Dive Brief:
- A new report from the Government Accountability Office (GAO) says those in charge of the public health insurance exchange system data services hub have been lax in analyzing how well it's working.
- The hub helps HealthCare.gov and state-based ACA exchange programs decide who is eligible for exchange plan subsidies by comparing application information with that from the IRS and other services.

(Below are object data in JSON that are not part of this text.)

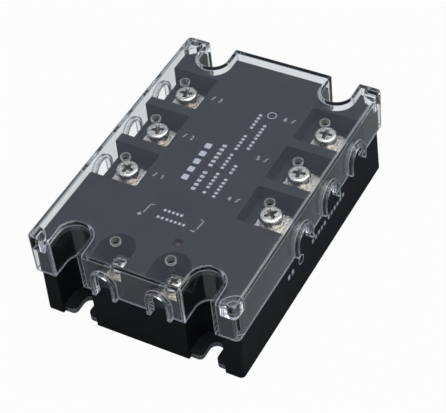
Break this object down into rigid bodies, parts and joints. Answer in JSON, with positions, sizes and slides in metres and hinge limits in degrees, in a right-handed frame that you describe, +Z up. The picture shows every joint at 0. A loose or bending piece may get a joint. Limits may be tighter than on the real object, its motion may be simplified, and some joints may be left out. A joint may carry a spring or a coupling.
{
  "type": "three-phase solid state relay",
  "caption": "Panel-mount solid state relay: black moulded block on an aluminium plate with slotted ears, side screw terminals and input screws under a clear lift-off cover.",
  "frame": {"origin": "centre of the aluminium base plate's underside, the face that sits on the heat sink", "axes": "+Z up away from the heat sink; +Y along the length, away from the end with the two input screws; +X to the right seen from the input end with +Z up"},
  "size_m": [0.0772, 0.1066, 0.035],
  "materials": {
    "aluminium": "bare rolled plate, lightly brushed",
    "black_plastic": "fine moulded texture, satin",
    "clear_plastic": "clear moulded polycarbonate",
    "nickel_steel": "nickel plated",
    "nickel_brass": "nickel plated brass strip",
    "copper": "bare copper",
    "ceramic_white": "alumina with soldered tracks",
    "silicon": "silicon die",
    "board_green": "solder-masked glass laminate",
    "part_black": "moulded epoxy package",
    "part_white": "moulded package",
    "capacitor_case": "boxed film capacitor",
    "resistor_body": "lacquered film resistor",
    "lamp": "tinted epoxy lens",
    "resin": "soft potting compound"
  },
  "bodies": {
    "relay": {"base_plate": "aluminium", "housing": "black_plastic", "terminal_nuts_m4": "nickel_steel", "terminal_nuts_m3": "nickel_steel", "status_led": "lamp", "circuit_board": "board_green", "potting_compound": "resin", "copper_clips": "copper", "gate_pins": "nickel_brass", "input_resistor": "resistor_body", "input_transistor": "part_black", "reverse_diode": "part_black", "line_terminal_1": "nickel_brass", "line_terminal_2": "nickel_brass", "line_terminal_3": "nickel_brass", "load_terminal_1": "nickel_brass", "load_terminal_2": "nickel_brass", "load_terminal_3": "nickel_brass", "positive_input_terminal": "nickel_brass", "negative_input_terminal": "nickel_brass", "ceramic_substrate_1": "ceramic_white", "thyristor_dies_1": "silicon", "optocoupler_1": "part_white", "snubber_capacitor_1": "capacitor_case", "snubber_resistor_1": "resistor_body", "ceramic_substrate_2": "ceramic_white", "thyristor_dies_2": "silicon", "optocoupler_2": "part_white", "snubber_capacitor_2": "capacitor_case", "snubber_resistor_2": "resistor_body", "ceramic_substrate_3": "ceramic_white", "thyristor_dies_3": "silicon", "optocoupler_3": "part_white", "snubber_capacitor_3": "capacitor_case", "snubber_resistor_3": "resistor_body"},
    "cover": {"terminal_cover": "clear_plastic"},
    "line_1_washers": {"line_square_washer_1": "nickel_steel", "line_spring_washer_1": "nickel_steel"},
    "line_1_screw": {"line_screw_1": "nickel_steel"},
    "line_2_washers": {"line_square_washer_2": "nickel_steel", "line_spring_washer_2": "nickel_steel"},
    "line_2_screw": {"line_screw_2": "nickel_steel"},
    "line_3_washers": {"line_square_washer_3": "nickel_steel", "line_spring_washer_3": "nickel_steel"},
    "line_3_screw": {"line_screw_3": "nickel_steel"},
    "load_1_washers": {"load_square_washer_1": "nickel_steel", "load_spring_washer_1": "nickel_steel"},
    "load_1_screw": {"load_screw_1": "nickel_steel"},
    "load_2_washers": {"load_square_washer_2": "nickel_steel", "load_spring_washer_2": "nickel_steel"},
    "load_2_screw": {"load_screw_2": "nickel_steel"},
    "load_3_washers": {"load_square_washer_3": "nickel_steel", "load_spring_washer_3": "nickel_steel"},
    "load_3_screw": {"load_screw_3": "nickel_steel"},
    "positive_input_washers": {"positive_input_washer": "nickel_steel"},
    "positive_input_screw": {"positive_input_screw": "nickel_steel"},
    "negative_input_washers": {"negative_input_washer": "nickel_steel"},
    "negative_input_screw": {"negative_input_screw": "nickel_steel"}
  },
  "joints": [
    {"name": "cover_lift", "type": "slide", "parent": "relay", "child": "cover", "axis": [0, 0, 1], "range_m": [0, 0.03]},
    {"name": "line_1_screw_lift", "type": "slide", "parent": "relay", "child": "line_1_washers", "axis": [0, 0, 1], "range_m": [0, 0.0028]},
    {"name": "line_1_screw_turn", "type": "hinge", "parent": "line_1_washers", "child": "line_1_screw", "pos_m": [-0.0264, -0.0093, 0.026], "axis": [0, 0, 1], "range_deg": [0, 1440]},
    {"name": "line_2_screw_lift", "type": "slide", "parent": "relay", "child": "line_2_washers", "axis": [0, 0, 1], "range_m": [0, 0.0028]},
    {"name": "line_2_screw_turn", "type": "hinge", "parent": "line_2_washers", "child": "line_2_screw", "pos_m": [-0.0264, 0.0106, 0.026], "axis": [0, 0, 1], "range_deg": [0, 1440]},
    {"name": "line_3_screw_lift", "type": "slide", "parent": "relay", "child": "line_3_washers", "axis": [0, 0, 1], "range_m": [0, 0.0028]},
    {"name": "line_3_screw_turn", "type": "hinge", "parent": "line_3_washers", "child": "line_3_screw", "pos_m": [-0.0264, 0.0305, 0.026], "axis": [0, 0, 1], "range_deg": [0, 1440]},
    {"name": "load_1_screw_lift", "type": "slide", "parent": "relay", "child": "load_1_washers", "axis": [0, 0, 1], "range_m": [0, 0.0028]},
    {"name": "load_1_screw_turn", "type": "hinge", "parent": "load_1_washers", "child": "load_1_screw", "pos_m": [0.0264, -0.0093, 0.026], "axis": [0, 0, 1], "range_deg": [0, 1440]},
    {"name": "load_2_screw_lift", "type": "slide", "parent": "relay", "child": "load_2_washers", "axis": [0, 0, 1], "range_m": [0, 0.0028]},
    {"name": "load_2_screw_turn", "type": "hinge", "parent": "load_2_washers", "child": "load_2_screw", "pos_m": [0.0264, 0.0106, 0.026], "axis": [0, 0, 1], "range_deg": [0, 1440]},
    {"name": "load_3_screw_lift", "type": "slide", "parent": "relay", "child": "load_3_washers", "axis": [0, 0, 1], "range_m": [0, 0.0028]},
    {"name": "load_3_screw_turn", "type": "hinge", "parent": "load_3_washers", "child": "load_3_screw", "pos_m": [0.0264, 0.0305, 0.026], "axis": [0, 0, 1], "range_deg": [0, 1440]},
    {"name": "positive_input_screw_lift", "type": "slide", "parent": "relay", "child": "positive_input_washers", "axis": [0, 0, 1], "range_m": [0, 0.0025]},
    {"name": "positive_input_screw_turn", "type": "hinge", "parent": "positive_input_washers", "child": "positive_input_screw", "pos_m": [-0.00985, -0.043, 0.0222], "axis": [0, 0, 1], "range_deg": [0, 1800]},
    {"name": "negative_input_screw_lift", "type": "slide", "parent": "relay", "child": "negative_input_washers", "axis": [0, 0, 1], "range_m": [0, 0.0025]},
    {"name": "negative_input_screw_turn", "type": "hinge", "parent": "negative_input_washers", "child": "negative_input_screw", "pos_m": [0.00985, -0.043, 0.0222], "axis": [0, 0, 1], "range_deg": [0, 1800]}
  ],
  "couplings": [
    {"joint": "line_1_screw_turn", "follows": "line_1_screw_lift", "rad_per_m": 8976},
    {"joint": "line_2_screw_turn", "follows": "line_2_screw_lift", "rad_per_m": 8976},
    {"joint": "line_3_screw_turn", "follows": "line_3_screw_lift", "rad_per_m": 8976},
    {"joint": "load_1_screw_turn", "follows": "load_1_screw_lift", "rad_per_m": 8976},
    {"joint": "load_2_screw_turn", "follows": "load_2_screw_lift", "rad_per_m": 8976},
    {"joint": "load_3_screw_turn", "follows": "load_3_screw_lift", "rad_per_m": 8976},
    {"joint": "positive_input_screw_turn", "follows": "positive_input_screw_lift", "rad_per_m": 12566},
    {"joint": "negative_input_screw_turn", "follows": "negative_input_screw_lift", "rad_per_m": 12566}
  ]
}
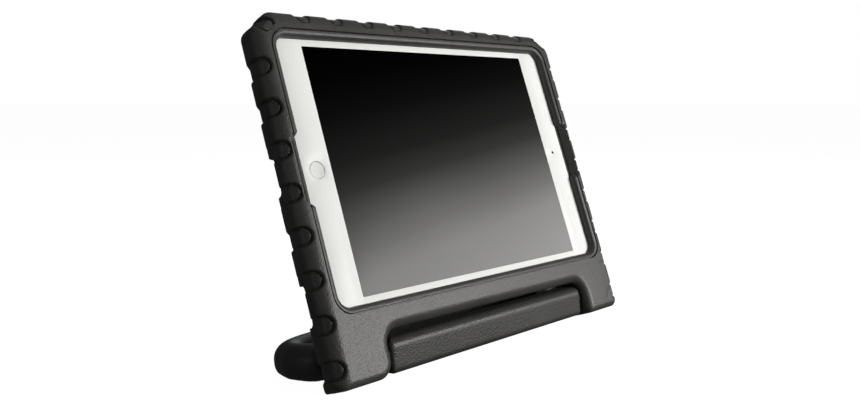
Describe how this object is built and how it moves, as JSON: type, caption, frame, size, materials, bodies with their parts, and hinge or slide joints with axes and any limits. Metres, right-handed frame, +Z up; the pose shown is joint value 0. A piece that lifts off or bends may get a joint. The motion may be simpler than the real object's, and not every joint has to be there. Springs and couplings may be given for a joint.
{
  "type": "tablet case",
  "caption": "Moulded foam tablet case with legs, rounded grip bumps and a fold-back stand handle, holding a flat tablet with working buttons.",
  "frame": {"origin": "middle of the footprint, on the surface that the case stands on", "axes": "+X to the right along the case, +Y to the back where the handle is, +Z up; the screen faces -Y and leans back 21 degrees"},
  "size_m": [0.264, 0.091, 0.2028],
  "materials": {
    "case_foam": "charcoal moulded foam with a fine leathery grain",
    "handle_foam": "charcoal moulded foam with a fine leathery grain",
    "hinge_plastic": "black moulded plastic",
    "hinge_steel": "plain steel",
    "tablet_metal": "satin silver",
    "tablet_bezel": "gloss white under glass",
    "tablet_screen": "dark display under glass",
    "home_button": "gloss white",
    "lens": "dark lens",
    "battery": "black wrapped cell",
    "board": "green circuit board",
    "speaker": "black box",
    "connector": "plated shell"
  },
  "bodies": {
    "case": {"case_shell": "case_foam", "front_lip_top": "case_foam", "front_lip_bottom": "case_foam", "hinge_socket_left": "hinge_plastic", "hinge_socket_right": "hinge_plastic"},
    "handle": {"handle_grip": "handle_foam", "handle_core": "hinge_plastic", "hinge_pin_left": "hinge_steel", "hinge_pin_right": "hinge_steel"},
    "tablet": {"tablet_back_cover": "tablet_metal", "tablet_front_bezel": "tablet_bezel", "tablet_screen": "tablet_screen", "tablet_front_camera": "lens", "rear_camera": "lens", "battery_left": "battery", "battery_right": "battery", "main_board": "board", "speaker_left": "speaker", "speaker_right": "speaker", "charging_port": "connector", "headphone_jack": "connector"},
    "home_key": {"home_button": "home_button"},
    "power_key": {"power_button": "tablet_metal"},
    "volume_up_key": {"volume_up_button": "tablet_metal"},
    "volume_down_key": {"volume_down_button": "tablet_metal"}
  },
  "joints": [
    {"name": "handle_turn", "type": "hinge", "parent": "case", "child": "handle", "pos_m": [0, -0.03282, 0.01396], "axis": [1, 0, 0], "range_deg": [-103.5, 0]},
    {"name": "tablet_out", "type": "slide", "parent": "case", "child": "tablet", "axis": [0, -0.9336, 0.3584], "range_m": [0, 0.03], "deforming": ["front_lip_top", "front_lip_bottom"]},
    {"name": "home_press", "type": "slide", "parent": "tablet", "child": "home_key", "axis": [0, 0.9336, -0.3584], "range_m": [0, 0.0004], "stiffness_N_per_m": 800},
    {"name": "power_press", "type": "slide", "parent": "tablet", "child": "power_key", "axis": [-1, 0, 0], "range_m": [0, 0.0004], "stiffness_N_per_m": 800},
    {"name": "volume_up_press", "type": "slide", "parent": "tablet", "child": "volume_up_key", "axis": [0, 0.3584, 0.9336], "range_m": [0, 0.0004], "stiffness_N_per_m": 800},
    {"name": "volume_down_press", "type": "slide", "parent": "tablet", "child": "volume_down_key", "axis": [0, 0.3584, 0.9336], "range_m": [0, 0.0004], "stiffness_N_per_m": 800}
  ]
}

- The data hub does not store individual information that can be later analyzed and the CMS told the GAO the agency did not want to store the sensitive personal data "for policy reasons."
Dive Insight:
The GAO report showed CMS left inconsistencies for 431,000 applications submitted in 2014 unresolved. Those applicants received close to $1.7 billion in exchange plan subsidies. It also revealed thousands of applications with Social Security problems, which could thwart IRS efforts in determining if taxpayers reported exchange plan subsidies properly on their tax returns. However, CMS determined the Social Security number conflicts were best left to immigration or citizen authorities to resolve.
In a summary of the report, the GAO wrote, "CMS hasn't performed a comprehensive fraud risk assessment - a recommended best practice - of the PPACA enrollment and eligibility process. Until such an assessment is done, CMS is unlikely to know whether existing control activities are suitably designed and implemented to reduce inherent fraud risk to an acceptable level."